Io sono un gatto è il primo romanzo dello scrittore Natsume Soseki, pubblicato per la prima volta nel 1905. Viene definito il primo romanzo giapponese moderno. Nel 2006 Neri Pozza pubblica la prima versione.
«La cosa strana è che gli ostinati per tutta la vita considerano la loro testardaggine una qualità, e il dubbio che la gente possa disprezzarli, possa non considerarli degli interlocutori validi non li sfiora nemmeno»
Così il protagonista del romanzo racconta gli uomini, definendoli poi delle creature felici, parla della “felicità dei maiali”. A descrivere così gli uomini è un gatto che viene definito l’eroe della storia che guarda e commenta, con il suo fare filosofico e scettico, la follia del genere umano. Nello specifico si sofferma sulle stranezze del suo padrone, della famiglia in cui vive. Il gatto partecipa agli incontri che si hanno nel salotto della casa, sembra che sia lì a discutere con loro.
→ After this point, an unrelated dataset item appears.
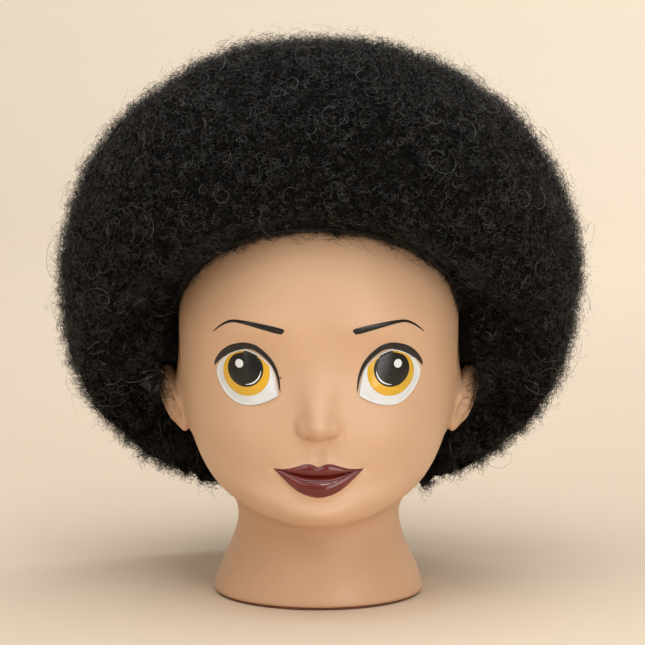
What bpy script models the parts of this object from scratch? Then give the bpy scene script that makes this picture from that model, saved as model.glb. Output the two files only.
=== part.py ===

Non c’è nessun felino tenero tipico delle storie che vedono come protagonisti degli animali. L’eroe, infatti, permette di vedere il mondo con il suo sguardo distaccato rendendo il romanzo complesso seppur con una scrittura lineare e all’apparenza facile.
Da una parte, dunque, c’è il Giappone che all’inizio del Novecento sta diventando sempre più una nazione moderna, ma dall’altra c’è la stranezza e l’insensatezza che caratterizza l’uomo moderno in generale. Dunque c’è una forte idea di contrasto non solo tra l’epoca narrata e gli uomini che la vivono, ma anche tra questi ultimi e un gatto.
Nel suo fissare in silenzio le vicissitudini del padrone, il gatto-eroe realtà permette più spunti di riflessione rispetto agli amici che giungono in quella casa. Si pensi a Meitei così logorroico e pieno di arroganza. Così il gatto non giudica solo l’uomo con cui vive e che tra l’altro sembra non abbia neanche perso tempo per dare un nome al suo animale. Ciascuna delle figure che siede in quel salotto, vuole rappresentare i maggiori difetti umani che li rendono folli.
Anonimato e silenzio caratterizzano il protagonista e un forte senso critico che gli permette di dare una panoramica della società all’inizio del Novecento, quei tratti umani che ci caratterizzano ancora oggi.
Io sono un gatto non è affatto una storia facile da leggere e neanche la presenza di un animale così tanto amato, la rende leggera. Allo stesso tempo il lettore, grazie anche ai tratti ironici che caratterizzano la scrittura di Soseki, può mettersi comodo e guardare insieme all’eroe con un sorriso amaro le vicende umane. Queste ultime fatte anche di staticità e monotonia e qui vi è uno sguardo ironico verso gli intellettuali dell’epoca, delineata come poco dinamica. Infatti il padrone che di mestiere fa il professore, sembra vivere perennemente tra le mura domestiche. Il gatto spesso si riferisce direttamente ai lettori raccontando anche la complessità nel narrare la quotidianità umana. Durante la lettura viene spontaneo anche porsi alcune domande, quindi ci si chiede come effettivamente possiamo sembrare al di fuori.
Attraverso i suoi occhi si descrive così la cultura giapponese di inizio Novecento. Il suo sguardo attento permette di conoscere altri aspetti, come la cucina. L’eroe non si perde neanche un dettaglio, portando il lettore stesso in quel salotto accanto a lui. Dà molta attenzione al vestiario che caratterizza i suoi ospiti oppure agli oggetti presenti in casa.
Nulla è dato per scontato da parte di questo inusuale narratore.